Tremano ancora di più “paesi come Italia, Francia e Spagna, che hanno fatto affidamento nel corso del 2010 sulle forniture libiche rispettivamente per il 22%, il 16% e il 13% dei consumi complessivi di petrolio crude”. Più in generale, tutta l’Europa è destinaria dell’85% delle esportazioni di petrolio crude libico. E il punto, è che ora secondo le ultime indiscrezioni, almeno un terzo della produzione di petrolio libico è offline.

Il quadro è impietoso in quanto molti analisti ritengono che i blocchi alle forniture continueranno, soprattutto dopo le minacce arrivate dal regime di far esplodere le condutture petrolifere.”L’Europa deve scegliere se diventare più dipendente dalla Russia o dal Medio Oriente, o da entrambi”, afferma Herman Franssen, senior associate presso il Centro strategico e degli studi internazionali, e anche ex economista dell’Agenzia internazionale dell’Energia.

La situazione è critica soprattutto per l’Italia e la Spagna, che negli ultimi anni hanno scommesso sull’approviggionamento delle riserve petrolifere del paese. “I loro giganti energetici, come Eni e Repsol, hanno deciso di rimanere anche quando le compagnie americane e britanniche hanno lasciato il paese, a seguito dell’imposizione di sanzioni sulla Libia seguite alla tragedia Lockerbie, in Scozia, del 1988”, scrive la rivista.

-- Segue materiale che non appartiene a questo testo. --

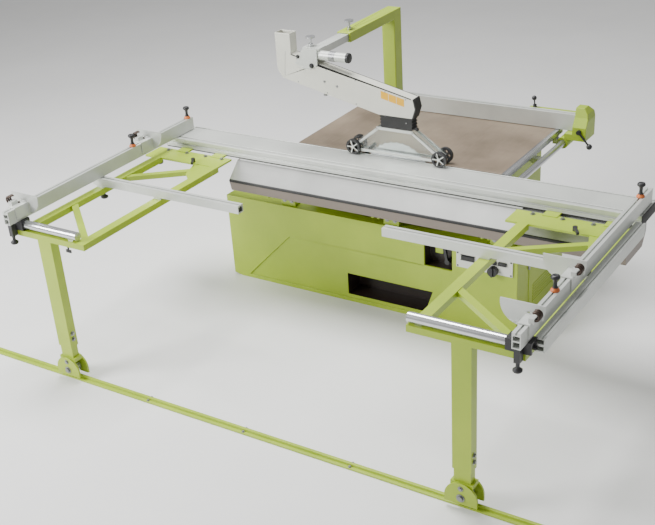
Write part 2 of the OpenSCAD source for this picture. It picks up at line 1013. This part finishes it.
module overarm() {
    color(paint)
        difference() {
            union() {
                block(arm_x - arm_w / 2, post_y - arm_w / 2, 420, arm_w, arm_w,
                      arm_height - 420);
                block(arm_x - arm_w / 2, arm_front, arm_height - arm_h, arm_w,
                      post_y - arm_front + arm_w / 2, arm_h);
                // foot plates bolted to the back of the stand
                block(arm_x - arm_w / 2, stand_back + kiss, 430, arm_w, post_y - stand_back - 20,
                      60);
                block(arm_x - arm_w / 2 - 30, stand_back + kiss, 410, arm_w + 60, 10, 84);
            }
            block(arm_x - inner_arm_w / 2 - fit_gap, arm_front - eps,
                  arm_height - arm_h / 2 - inner_arm_h / 2 - fit_gap, inner_arm_w + 2 * fit_gap,
                  post_y - arm_front - arm_w, inner_arm_h + 2 * fit_gap);
            translate([arm_x, arm_front + 60, arm_height - 12])
                cylinder(h = 20, r = screw_r + 0.05, $fn = 32);
        }
}

// clamp screw with a flat round handle, through the face at z
module clamp_screw(x, y, z) {
    color(steel)
        translate([x, y, z]) {
            translate([0, 0, -screw_tip])
                cylinder(h = 50, r = screw_r, $fn = 32);
            translate([0, 0, kiss])
                cylinder(h = 12, r = 12, $fn = 32);
            translate([0, 0, 42])
                cylinder(h = 8, r = 24, $fn = 48);
        }
}

module arm_screw() {
    clamp_screw(arm_x, arm_front + 60, arm_height);
}

module hood_screw() {
    clamp_screw(arm_x - 40, inner_arm_front - 22, arm_mid_z + inner_arm_h / 2 + 2);
}

module inner_arm() {
    mid_z = arm_mid_z;
    head_top = mid_z + inner_arm_h / 2 + 2;
    color(alu) {
        difference() {
            union() {
                block(arm_x - inner_arm_w / 2, inner_arm_front, mid_z - inner_arm_h / 2,
                      inner_arm_w, 500, inner_arm_h);
                // head block over the hood
                block(arm_x - 70, -20, mid_z - 20, 100, 62, head_top - mid_z + 20);
            }
            translate([arm_x - 40, inner_arm_front - 22, head_top - screw_tip - 3])
                cylinder(h = 30, r = screw_r + 0.05, $fn = 32);
        }
        // side plates down to the hood pivot
        for (y = [hood_t / 2 + 1, -hood_t / 2 - 7])
            plate_y(y, y + 6, [
                [arm_x - 110, mid_z - 60], [arm_x - 60, mid_z + 18], [arm_x + 24, mid_z + 18],
                [arm_x + 24, mid_z - 60], [arm_x - 20, mid_z - 84], [arm_x - 60, mid_z - 84]
            ]);
        block(arm_x - 58, -hood_t / 2 - 4, mid_z - 20, 80, hood_t + 8, 30);
        // pin the hood swings on
        rod_y(hood_pivot[0], -hood_t / 2 - 7, hood_t / 2 + 7, hood_pivot[1], pin_r, 32);
        // balance cylinder
        rod_x(arm_x - 20, arm_x + 196, -6, mid_z - 16, 24, 48);
    }
}

module hood() {
    wall = 3;
    color(cream)
        difference() {
            hood_solid();
            hood_hollow(wall);
            rod_y(hood_pivot[0], -hood_t / 2 - eps, hood_t / 2 + eps, hood_pivot[1], pin_r + 0.1, 32);
        }
}

function hood_bottom_z(x) = hood_left_z - (x - hood_left) * tan(hood_slope);

function hood_top_z(x) = hood_bottom_z(x) + hood_h;

module hood_solid() {
    plate_y(-hood_t / 2, hood_t / 2, [
        [hood_left + 18, hood_left_z - 4], [mouth_left, hood_bottom_z(mouth_left)],
        [mouth_right - 4, hood_bottom_z(mouth_left)], [mouth_right + 12, hood_bottom_z(mouth_left) + 50],
        [mouth_right, hood_top_z(mouth_right)], [hood_left + duct_w, hood_top_z(hood_left + duct_w)],
        [hood_left + duct_w, duct_top], [hood_left - 8, duct_top], [hood_left - 8, hood_left_z + 40]
    ]);
}

module hood_hollow(wall) {
    plate_y(-hood_t / 2 + wall, hood_t / 2 - wall, [
        [hood_left + 18, hood_left_z], [mouth_left + wall, hood_bottom_z(mouth_left) + wall],
        [mouth_left + wall, hood_bottom_z(mouth_left) - eps],
        [mouth_right - 8, hood_bottom_z(mouth_left) - eps],
        [mouth_right + 8, hood_bottom_z(mouth_left) + 50],
        [mouth_right - wall, hood_top_z(mouth_right) - wall],
        [hood_left + duct_w - wall, hood_top_z(hood_left + duct_w) - wall],
        [hood_left + duct_w - wall, duct_top + eps], [hood_left - 8 + wall, duct_top + eps],
        [hood_left - 8 + wall, hood_left_z + 42]
    ]);
}

module bellows() {
    folds = 4;
    pitch = (bellows_top - bellows_bottom) / folds;
    color(dark)
        difference() {
            for (i = [0 : folds - 1])
                plate_y(-26, 26, [
                    [mouth_left + 12, bellows_bottom + i * pitch],
                    [mouth_right - 14, bellows_bottom + i * pitch],
                    [mouth_right - 6, bellows_bottom + (i + 0.5) * pitch],
                    [mouth_right - 14, bellows_bottom + (i + 1) * pitch],
                    [mouth_left + 12, bellows_bottom + (i + 1) * pitch],
                    [mouth_left + 4, bellows_bottom + (i + 0.5) * pitch]
                ]);
            block(mouth_left + 16, -20, bellows_bottom - eps, mouth_right - mouth_left - 34, 40,
                  bellows_top - bellows_bottom + 2 * eps);
        }
}

module guard() {
    low = table_height + 16;
    wall = 4;
    color(clear)
        difference() {
            plate_y(-24, 24, [
                [-188, low], [244, low], [wheel_x[1] + 12, wheel_z - 8],
                [wheel_x[1] + 10, wheel_z + 12], [118, guard_top], [-80, guard_top],
                [wheel_x[0] - 10, wheel_z + 12], [wheel_x[0] - 12, wheel_z - 8]
            ]);
            plate_y(-24 + wall, 24 - wall, [
                [-188 + wall, low - eps], [244 - wall, low - eps], [wheel_x[1] + 2, wheel_z - 8],
                [wheel_x[1] + 2, wheel_z + 8], [110, guard_top - wall], [-72, guard_top - wall],
                [wheel_x[0] - 2, wheel_z + 8], [wheel_x[0] - 2, wheel_z - 8]
            ]);
            for (x = wheel_x)
                rod_y(x, -25, 25, wheel_z, 5.1, 32);
        }
}

// two spoked wheels on one axle, outside the guard
module guard_wheels(x) {
    color(dark) {
        rod_y(x, -42, 42, wheel_z, 5, 32);
        for (y = [-42, 26])
            translate([x, y + 16, wheel_z])
                rotate([90, 0, 0])
                    linear_extrude(16)
                        difference() {
                            circle(r = wheel_r, $fn = 64);
                            for (spoke = [0 : 4])
                                rotate(spoke * 72)
                                    translate([21, 0])
                                        circle(r = 9, $fn = 24);
                        }
    }
}

module guard_wheel_back() {
    guard_wheels(wheel_x[0]);
}

module guard_wheel_front() {
    guard_wheels(wheel_x[1]);
}

// ---------------------------------------------------------------- saw unit

module saw_unit() {
    plate_front = 90;
    plate_back = 120;
    carriage_z = arbor_z - 90;
    color(dark) {
        difference() {
            union() {
                // arbor housing, motor and the plate that joins them
                rod_y(blade_x, 34, 170, arbor_z, 42, 48);
                rod_y(motor_x, 214, 400, motor_z, 88, 64);
                rod_y(motor_x, 176, 215, motor_z, 12, 32);
                rod_y(motor_x, 180, 206, motor_z, 45, 48);
                plate_y(plate_front, plate_back, [
                    [blade_x - 60, arbor_z - 30], [blade_x - 20, arbor_z + 34],
                    [blade_x + 40, arbor_z + 20], [motor_x + 60, motor_z - 60],
                    [motor_x + 60, motor_z - 104], [motor_x - 60, motor_z - 104]
                ]);
                block(motor_x - 60, plate_front, motor_z - 104, 120, 290, 26);
                // carriage on the two columns
                block(column_x[0] - 40, column_y - 60, carriage_z,
                      column_x[1] - column_x[0] + 80, 90, 80);
                block(column_x[1] - 30, plate_front, carriage_z, 60, column_y - plate_front - 55, 60);
                block(column_x[1] - 30, plate_front, carriage_z, blade_x - column_x[1], 30, 60);
            }
            rod_y(blade_x, 30, 172, arbor_z, arbor_r + 0.05, 48);
            for (x = column_x)
                translate([x, column_y, carriage_z - eps])
                    cylinder(h = 82, r = column_r + 0.1, $fn = 48);
        }
        riving_knife();
    }
}

// curved splitter behind the blade, with its arm to the carriage
module riving_knife() {
    inner_r = blade_r + 4;
    outer_r = blade_r + 22;
    translate([blade_x, 1.2, arbor_z])
        rotate([90, 0, 0])
            linear_extrude(2.4)
                intersection() {
                    difference() {
                        circle(r = outer_r, $fn = 96);
                        circle(r = inner_r, $fn = 96);
                    }
                    polygon([[0, 0], [-outer_r * 0.9, outer_r * 1.25], [-outer_r * 1.6, 0],
                             [-outer_r * 1.2, -outer_r * 0.22]]);
                }
    block(blade_x - outer_r, -1.2, arbor_z - 24, 18, 92, 20);
    block(blade_x - outer_r, 70, arbor_z - 90, 18, 50, 86);
}

module saw_blade() {
    teeth = 36;
    color(steel) {
        translate([blade_x, 1.6, arbor_z])
            rotate([90, 0, 0])
                linear_extrude(3.2)
                    union() {
                        circle(r = blade_r - 8, $fn = 96);
                        for (i = [0 : teeth - 1])
                            rotate(i * 360 / teeth)
                                translate([blade_r - 14, -4])
                                    polygon([[0, 0], [14, 5], [12, 10], [0, 16]]);
                    }
        rod_y(blade_x, -8, 10, arbor_z, 55, 64);
        rod_y(blade_x, -14, 215, arbor_z, arbor_r, 48);
        rod_y(blade_x, 180, 206, arbor_z, 45, 48);
    }
}

module drive_belt() {
    color(dark)
        translate([0, 203, 0])
            rotate([90, 0, 0])
                linear_extrude(20)
                    belt_loop();
}

module belt_loop() {
    dx = motor_x - blade_x;
    dz = motor_z - arbor_z;
    len = norm([dx, dz]);
    ang = atan2(dz, dx);
    translate([blade_x, arbor_z])
        rotate(ang)
            difference() {
                belt_outline(len, 50.5);
                belt_outline(len, 45.5);
            }
}

module belt_outline(len, r) {
    circle(r = r, $fn = 64);
    translate([len, 0])
        circle(r = r, $fn = 64);
    translate([0, -r])
        square([len, 2 * r]);
}

cabinet();
upper_stand();
control_panel();
selector_knob();
switch_button();
rise_lever();
support_beam();
beam_brackets();
machine_table();
guide_bar();
floor_rail();
overarm();
arm_screw();
sliding_table();
roller_cage();
frame_left();
frame_right();
rod_left();
rod_right();
clamp_lever_left();
clamp_lever_right();
inner_leg_left();
inner_leg_right();
foot_roller_left();
foot_roller_right();
support_bar_left();
support_bar_right();
fence_left();
fence_right();
side_rail();
block_left();
block_right();
block_knob_left();
block_knob_right();
stop_slide_left_1();
stop_slide_left_2();
stop_slide_right_1();
stop_slide_right_2();
stop_plate_left_1();
stop_plate_left_2();
stop_plate_right_1();
stop_plate_right_2();
pivot_knob_left();
pivot_knob_right();
mid_knob_left();
mid_knob_right();
rip_fence();
rip_holder();
rip_lever_top();
rip_lever_side();
inner_arm();
hood();
hood_screw();
bellows();
guard();
guard_wheel_back();
guard_wheel_front();
saw_unit();
saw_blade();
drive_belt();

L’Italia e la Spagna “sono diventate così sempre più dipendenti dal petrolio libico” e sicuramente, finora, “l’Italia è la più esposta”: sotto la leadership del premier Berlusconi, i legami Italia-Libia si sono intensificati non solo nel settore energetico, ma anche in altri comparti, quale quello finanziario e calcistico” Come ignorare per esempio l’articolo di oggi del Financial Times , che parla del dilemma in cui si trovano Unicredit e la Juve?: Il The Christan Science Monitor continua. “Ora, Berlusconi è ampiamente criticato per la sua scommessa andata male”.

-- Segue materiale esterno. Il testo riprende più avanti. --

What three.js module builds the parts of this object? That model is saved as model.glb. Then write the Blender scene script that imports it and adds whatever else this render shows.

D’altronde il punto, avverte Franssen, “è che non ci sono molti altri posti dove si può ottenere il perfetto sostituto del petrolio libico, che ha una qualità molto elevata. L’Europa sta tentando di diversificare il più che può, ma è vero che essa stessa non vuole puntare su quelle aree in cui la diversificazione potrebbe essere possibile”.